## WHAT YOU NEED TO DO:
The lines below are to be quoted exactly, from the first through the one that contains "spout at +X.".
---------- STORED RECORDS
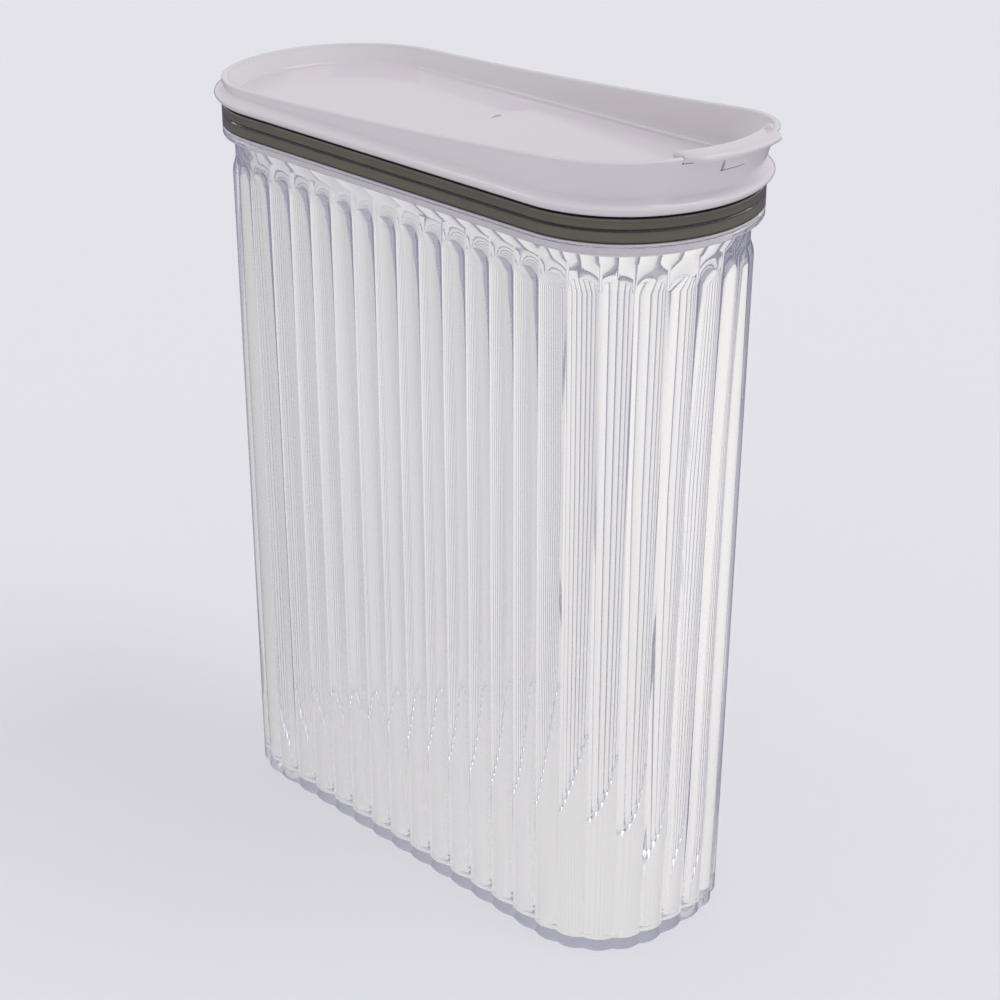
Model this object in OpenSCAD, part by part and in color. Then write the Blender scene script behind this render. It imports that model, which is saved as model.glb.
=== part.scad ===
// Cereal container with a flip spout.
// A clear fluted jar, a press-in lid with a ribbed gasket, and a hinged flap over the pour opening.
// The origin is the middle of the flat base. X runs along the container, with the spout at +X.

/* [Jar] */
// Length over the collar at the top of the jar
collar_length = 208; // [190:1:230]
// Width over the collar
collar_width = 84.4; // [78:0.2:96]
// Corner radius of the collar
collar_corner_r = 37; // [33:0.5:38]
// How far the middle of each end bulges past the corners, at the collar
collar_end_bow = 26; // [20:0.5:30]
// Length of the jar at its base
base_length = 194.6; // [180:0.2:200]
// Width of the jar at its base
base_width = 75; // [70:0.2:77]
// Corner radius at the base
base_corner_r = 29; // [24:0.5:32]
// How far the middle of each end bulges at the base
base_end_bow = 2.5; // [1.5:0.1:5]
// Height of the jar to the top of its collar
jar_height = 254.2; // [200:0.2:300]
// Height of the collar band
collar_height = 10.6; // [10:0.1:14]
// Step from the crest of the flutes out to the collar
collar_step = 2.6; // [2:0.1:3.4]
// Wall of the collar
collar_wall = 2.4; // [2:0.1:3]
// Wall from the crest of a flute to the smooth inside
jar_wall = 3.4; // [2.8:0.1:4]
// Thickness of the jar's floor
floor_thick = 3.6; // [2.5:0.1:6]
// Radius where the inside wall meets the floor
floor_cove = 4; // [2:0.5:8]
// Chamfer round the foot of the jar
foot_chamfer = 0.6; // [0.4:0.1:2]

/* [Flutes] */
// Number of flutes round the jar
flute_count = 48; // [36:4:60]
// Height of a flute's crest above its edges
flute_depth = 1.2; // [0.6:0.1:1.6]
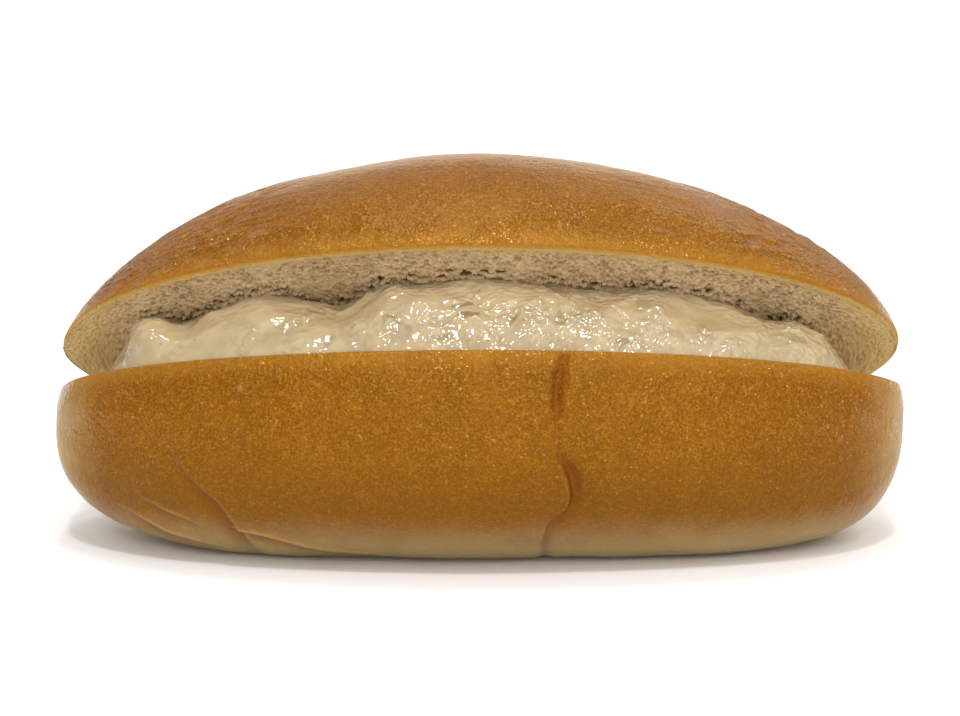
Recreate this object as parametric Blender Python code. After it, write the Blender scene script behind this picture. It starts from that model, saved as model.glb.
--------------------
## CORRECT RESULT:
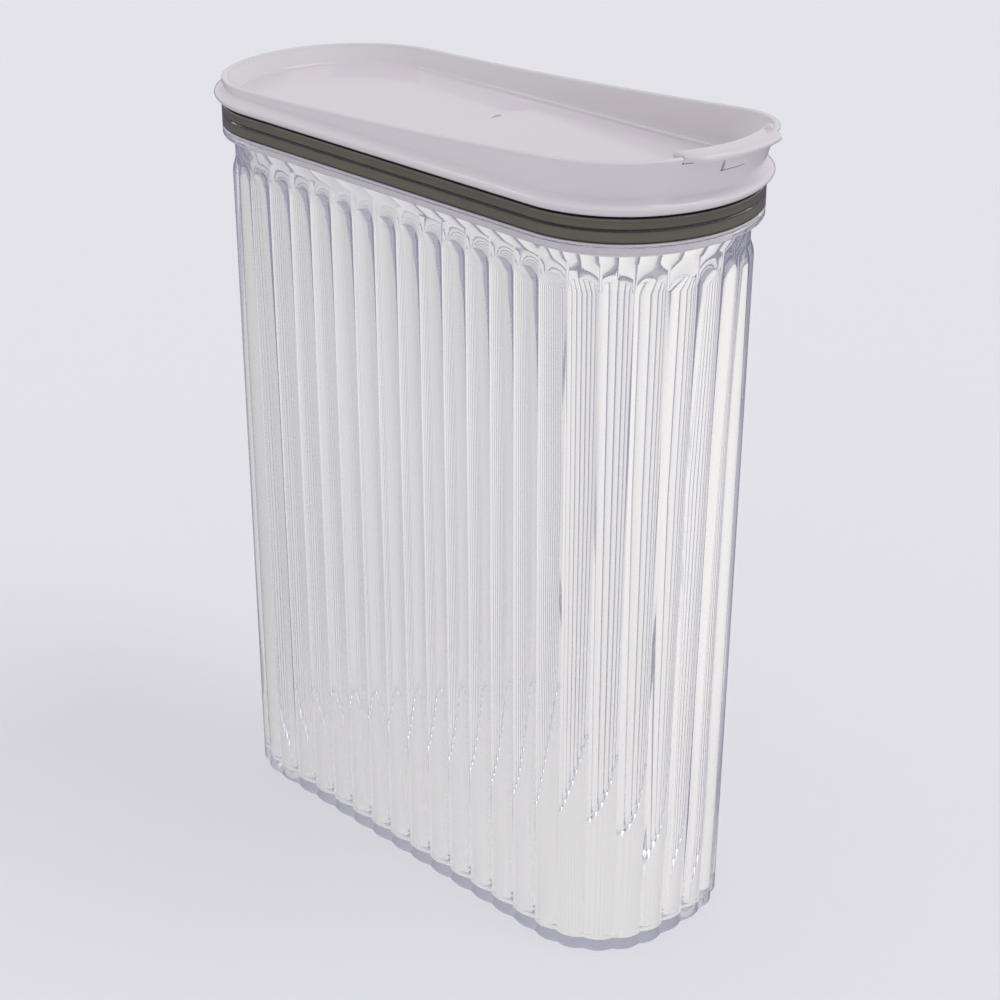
Model this object in OpenSCAD, part by part and in color. Then write the Blender scene script behind this render. It imports that model, which is saved as model.glb.
=== part.scad ===
// Cereal container with a flip spout.
// A clear fluted jar, a press-in lid with a ribbed gasket, and a hinged flap over the pour opening.
// The origin is the middle of the flat base. X runs along the container, with the spout at +X.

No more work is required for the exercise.